1980’li yıllarda, Türk atletizminin gelişmesine katkıda bulunacak
yeni kulüplerin, öncelikle Şişe Cam ve Enka’nın, organizasyon
ve çalışmalarına yol gösterdi ve başarılarına katkıda
bulundu. İlki, 1970’lerin sonunda yapılan Avrasya Maratonu’nun
organizasyonunu planladı ve başarı ile gerçekleşmesini sağladı.
Bu desteğini ileriki yıllarda da sürdürdü.
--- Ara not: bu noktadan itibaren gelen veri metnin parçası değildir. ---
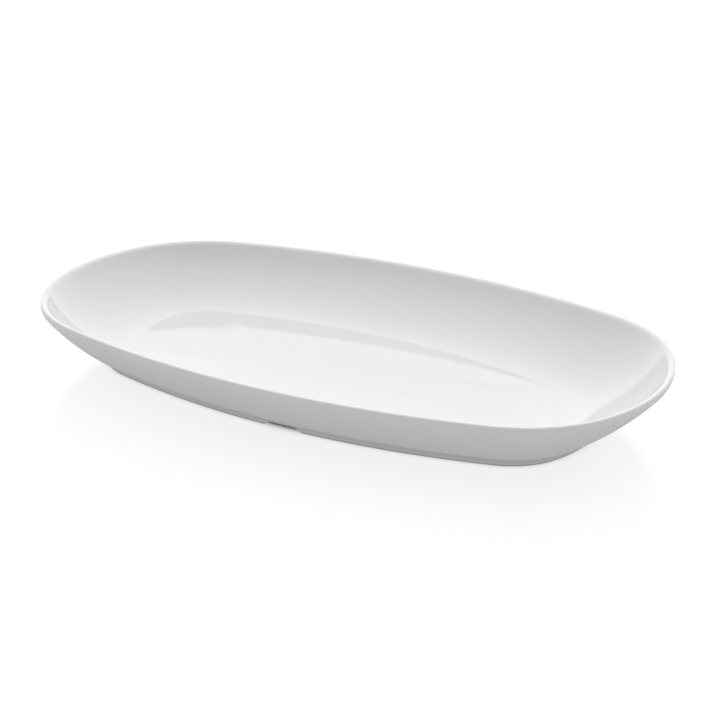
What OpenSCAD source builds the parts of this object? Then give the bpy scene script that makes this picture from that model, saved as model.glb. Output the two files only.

Atletizm tutkusunu, fırsat buldukça, atletleri fiilen çalıştırarak,
antrenör olarak gerçekleştirdi. Bunun belki de en ilginç
göstergesi, atletizm idman yöntemlerinin gelişmesini öğrenme
ve uygulama sonucu 1972 yılında, Mehmet Tümkan’ın, kendisine
ait 1500 metre Türkiye rekorunu bir tek yarışta Atina’da 6.3 saniye
farkla yenileyerek, 3:46.5 ‘ten 3:40.2 ‘ye indirmesiydi.
Atletizmin, değişik yarışma dalları arasında, bir tek branşa
özel ilgisi vardı: erkeklerin 100 metresi. Bunun nedeni de çok basitti.
100 metre, insanoğlunun erişebileceği hızın doğal bir göstergesiydi.
Bu konuda, yaptığı araştırmalar ve topladığı belgeler,
eşine ender rastlanacak nitelikteydi. Bunların arasında, en ilginç
olanları da, Dünya Rekortmeni ve Olimpiyad Şampiyonu 100
metrecilerle yaptığı söyleşilerdi. Böylesine bir araştırma 1930’lu
yıllara dayanıyor, Jesse Owens ve Ralph Metcalfe gibi efsane
isimleri de içeriyordu. Bu belge ve araştırmaların bir kitapta toplanıp
yayınlanması, dünya çapında bir eser ortaya çıkaracaktı.
Kendisine her hatırlatmamda bir süre daha araştırma ve zamana
ihtiyacı olduğunu dile getiriyordu. Cüneyt, mükemmeli arayan
bir insandı. Ne yazık ki, bu fırsatı yıllar sonra bulamadı.
Cüneyt’i ilk tanıdığım zaman beni en fazla etkileyen özel
bir davranışıydı. Çözüm aranılan herhangi bir konuda; sürekli
araştırmak, öğrenmek, kendini yenilemek ve doğruyu üretmek.
Başlangıçta, bunu yadırgamıştım. Fakat zaman içinde benim de
kişisel davranışım bu doğrultuda olacaktı. 40 yıllık sürekli ilişkimiz
içinde karşılıklı olarak, bu davranıştan ödün vermedik.
Aslında, günümüzde, evrensel insan değerleri içinde, ‘Yaşam
Boyu Öğrenme’ olarak dile getirilen kavram, bu davranıştan
başkası değildi.
Cüneyt Koryürek’i saygı ve sevgi ile anıyorum.